SOUTHINGTON — Parents with children at DePaolo and Kennedy middle schools were able to ask questions and raise concerns regarding the $89.7 million renovation project during an informational session Wednesday night at Derynoski School.
School officials, building committee members and the architects and construction managers of the project were there to address questions parents had before school starts next Thursday, Aug. 28.
As parents walked in they were handed a double-sided sheet of paper outlining student drop-off areas and bus loops at both middle schools.
Brian Goralski, school board chairman and a member of the building committee, told parents that the contractors worked hard to have the schools prepared for students and faculty next week.
“Safety is a big concern for us,” he said.
Then he asked how many parents had incoming sixth-grade students. Nearly all the people in the audience raised their hands. There were more than 50 people at the information session, which was organized by School Superintendent Tim Connellan.
Before the session was opened up to the public, Chris Palmier, vice chairman of the building committee, started the discussion with a PowerPoint presentation of the site plan, floor plan, parent drop-off locations, school safety, and more. Parents were also able to see some photos of new classrooms, photos of ongoing construction, and photos of some of the rooms that have been remediated.
He also pointed out the construction areas using the schools’ site plans.
“It is completely fenced off, students don’t have access to that area,” Palmieri said.
One parent, David Jordan, asked about some of the building materials being used and if they are harmful to the students.
“How much testing was done on all these brand-new building materials?” asked Jordan, whose son Delaney Jordan is going into sixth-grade at DePaolo.
Fred Cox, the former director of operations for the district who is working as a consultant for the project, said the state doesn’t allow the use of any highly volatile organic chemicals.
Angela Cahill, the project manager with architectural firm Fletcher Thompson, added that the firm also has contractors submit verifications with the project materials to verify they are compliant with state standards.
“Is there any possibility the construction workers will have interaction with the students?” asked Eloise Pagan. Her daughter Arianna DiNapoli will be entering sixth grade at Kennedy.
“All workers have undergone background checks to be on site,” said Palmeiri.
If construction workers have to move around the building, they are accompanied by a project manager, he added.
Other questions included drop-off locations, what classrooms are available, construction on the cafeterias and others.
Another parent, Georgia Sullivan, wanted to make sure her son Jackson, who was starting sixth grade at DePaolo, would understand when he’s getting lockers.

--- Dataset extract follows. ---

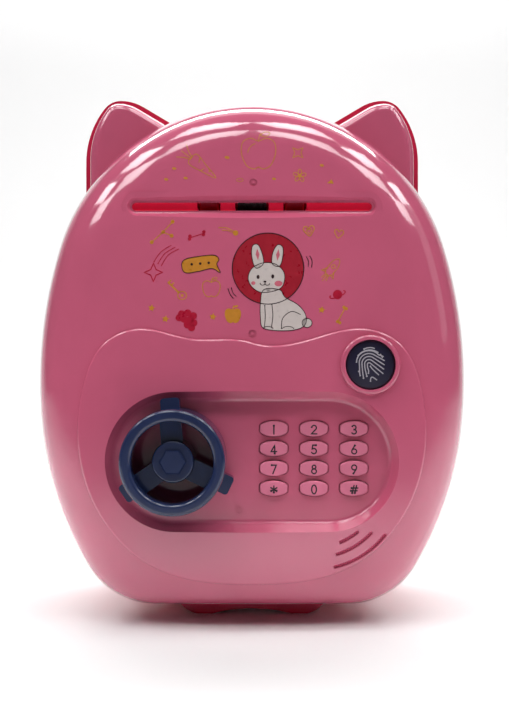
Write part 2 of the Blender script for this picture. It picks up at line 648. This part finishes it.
DIGIT_H, DIGIT_W = 3.7, 0.58   # height of a digit and width of its strokes
DIGIT_DROP = 0.3               # a digit sits this far below its key's middle
key_ink = ink("ink_key", (0.012, 0.010, 0.016), 0.5)
for name in ["1", "2", "3", "4", "5", "6", "7", "8", "9", "star", "0", "hash"]:
    low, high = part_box("key_" + name)
    cx, cz = (low.x + high.x) / 2 / MM, (low.z + high.z) / 2 / MM - DIGIT_DROP
    shapes = []
    for stroke in digit_strokes(name):
        points = place(stroke, cx, cz, DIGIT_H)
        shapes.append(ribbon(points, DIGIT_W, closed=len(stroke) == ROUND))
    lay("digit_" + name, "key_" + name, Surface("key_" + name), shapes, key_ink, 0.04, 0.1)


# ---------------------------------------------------------------- fingerprint on the button
def fingerprint(cx, cz):
    """A generic loop pattern: nested hoops whose right legs sweep down to the right."""
    core = (-0.6, 0.4)
    lines = []
    for i in range(5):
        r = 0.75 + 1.12 * i
        foot = [(-0.9, -3.3), (-1.5, -4.6), (-2.9, -5.4), (-4.3, -4.3), None][i]
        hoop = arc(core[0], core[1] + 0.25 * i, r, r * (1.0 - 0.02 * i), 178, 52 if i < 4 else 40, 12)
        left = [(core[0] - r, core[1] + 0.25 * i)]
        if foot:
            left = [foot, (core[0] - r + 0.55 - 0.12 * i, -2.2 - 0.3 * i), (core[0] - r + 0.1, -0.8)]
        start = hoop[-1]
        slope = 42.0 - 3.0 * i
        reach = [6.2, 5.4, 4.6, 3.7, 1.4][i]
        right = [(start[0] + reach * k / 3 * math.cos(math.radians(slope)) + 0.25 * k,
                  start[1] - reach * k / 3 * math.sin(math.radians(slope)) * 1.05) for k in (1, 2, 3)]
        lines.append(smooth(left + hoop + right, False, 4))
    lines.append(arc(-0.3, 1.6, 5.6, 4.9, 150, 52, 12))
    lines.append(arc(-0.2, 1.9, 5.4, 5.6, 118, 70, 8))
    lines.append(arc(-0.3, 1.6, 5.6, 4.9, 38, 20, 4))
    lines.append(smooth([(-0.1, -0.3), (0.9, -1.6), (3.4, -3.9)]))
    lines.append(smooth([(0.0, -6.6), (0.15, -5.3), (0.9, -4.9), (2.6, -6.0)]))
    lines.append([(-4.9, -2.6), (-4.7, -2.2)])
    return [ribbon(place(stroke, cx, cz), 0.45) for stroke in lines]


low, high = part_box("fingerprint_button")
button_front = Surface("fingerprint_button")
button_x, button_z = (low.x + high.x) / 2 / MM, (low.z + high.z) / 2 / MM
lay("fingerprint_lines", "button", button_front, fingerprint(button_x, button_z - 0.3),
    ink("ink_fingerprint", (0.50, 0.47, 0.52), 0.4), 0.05, 0.12)


# ---------------------------------------------------------------- studio
def studio_sweep():
    """A pale floor that curves up into a backdrop, and turns greyer in front of the object."""
    front, bend, radius, top, half_width = -2.2, 0.9, 0.7, 3.0, 3.0
    turns = [math.pi / 2 * i / 16 for i in range(17)]
    profile = [(front, 0.0)]
    profile += [(bend + radius * math.sin(a), radius - radius * math.cos(a)) for a in turns]
    profile += [(bend + radius, top)]
    bm = bmesh.new()
    rows = [[bm.verts.new((x, y, z)) for y, z in profile] for x in (-half_width, half_width)]
    for i in range(len(profile) - 1):
        bm.faces.new((rows[0][i], rows[1][i], rows[1][i + 1], rows[0][i + 1])).smooth = True
    mesh = bpy.data.meshes.new("studio_sweep")
    bm.to_mesh(mesh)
    bm.free()
    g = Graph("studio_paper")
    tone = g.mix(g.noise(3.0, 2.0), (0.87, 0.87, 0.87, 1.0), (0.91, 0.91, 0.91, 1.0))
    depth = g.node("ShaderNodeSeparateXYZ", {0: g.object}).outputs[1]
    tone = g.mix(g.ramp(depth, -0.50, -0.17), (0.42, 0.42, 0.42, 1.0), tone)
    mesh.materials.append(g.surface(Base_Color=tone, Roughness=0.9, Specular_IOR_Level=0.1))
    sweep = bpy.data.objects.new("studio_sweep", mesh)
    scene.collection.objects.link(sweep)


def area_light(name, place_at, aim, size, power, spread=180):
    """A rectangular lamp in metres and watts; spread is the width of its beam in degrees."""
    data = bpy.data.lights.new(name, "AREA")
    data.shape = "RECTANGLE"
    data.size, data.size_y = size
    data.energy = power
    data.spread = math.radians(spread)
    lamp = bpy.data.objects.new(name, data)
    lamp.location = place_at
    lamp.rotation_mode = "QUATERNION"
    lamp.rotation_quaternion = (Vector(aim) - Vector(place_at)).to_track_quat("-Z", "Y")
    scene.collection.objects.link(lamp)


CEILING_ROWS = [(-0.74, 1.08, 0.130), (-0.30, 1.20, 0.175)]   # depth, height and power of each row of lamps
LAMPS, LAMP_PITCH, AIM_PITCH = 6, 0.48, 0.096                  # the lamps of a row, and where each one points

studio_sweep()
for row, (depth, height, power) in enumerate(CEILING_ROWS):
    for k in range(LAMPS):
        step = k - (LAMPS - 1) / 2
        area_light("ceiling_%d_%d" % (row, k), (LAMP_PITCH * step, depth, height),
                   (AIM_PITCH * step, -0.02, 0.14), (0.42, 0.22), power, spread=50)
area_light("window_right", (1.5, -0.35, 0.75), (0, 0, 0.1), (0.5, 0.9), 0.65)
area_light("rear_top", (0, 0.45, 1.25), (0, 0.38, 0), (1.8, 0.5), 1.0, spread=80)
area_light("backdrop_wash", (0, 0.85, 1.9), (0, 1.3, 0.2), (2.6, 0.4), 43.0)

world = bpy.data.worlds.new("studio")
scene.world = world
world.use_nodes = True
back = world.node_tree.nodes["Background"]
back.inputs["Color"].default_value = (1.0, 0.98, 0.98, 1.0)
back.inputs["Strength"].default_value = 0.06

EYE = (0.0011, -0.4895, 0.115)   # level with the middle of the door, half a metre in front of it
camera_data = bpy.data.cameras.new("camera")
camera_data.lens = 52.5
camera_data.sensor_width = 36.0
camera = bpy.data.objects.new("camera", camera_data)
camera.location = EYE
camera.rotation_euler = (math.radians(90), 0, 0)
camera_data.clip_start = 0.01
scene.collection.objects.link(camera)
scene.camera = camera
scene.view_settings.view_transform = "Standard"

“When are they going to get their lockers? Who will show where lockers are?” she asked.
Palmieri and Frank Pepe, the principal at DePaolo, said it often depends on the individual teachers when students will be introduced to their lockers.
Officials encourage parents to visit www.southington.org, the town website, for more information and updates in the following weeks.
Maps of both buildings and homeroom assignments will be sent out to parents Friday.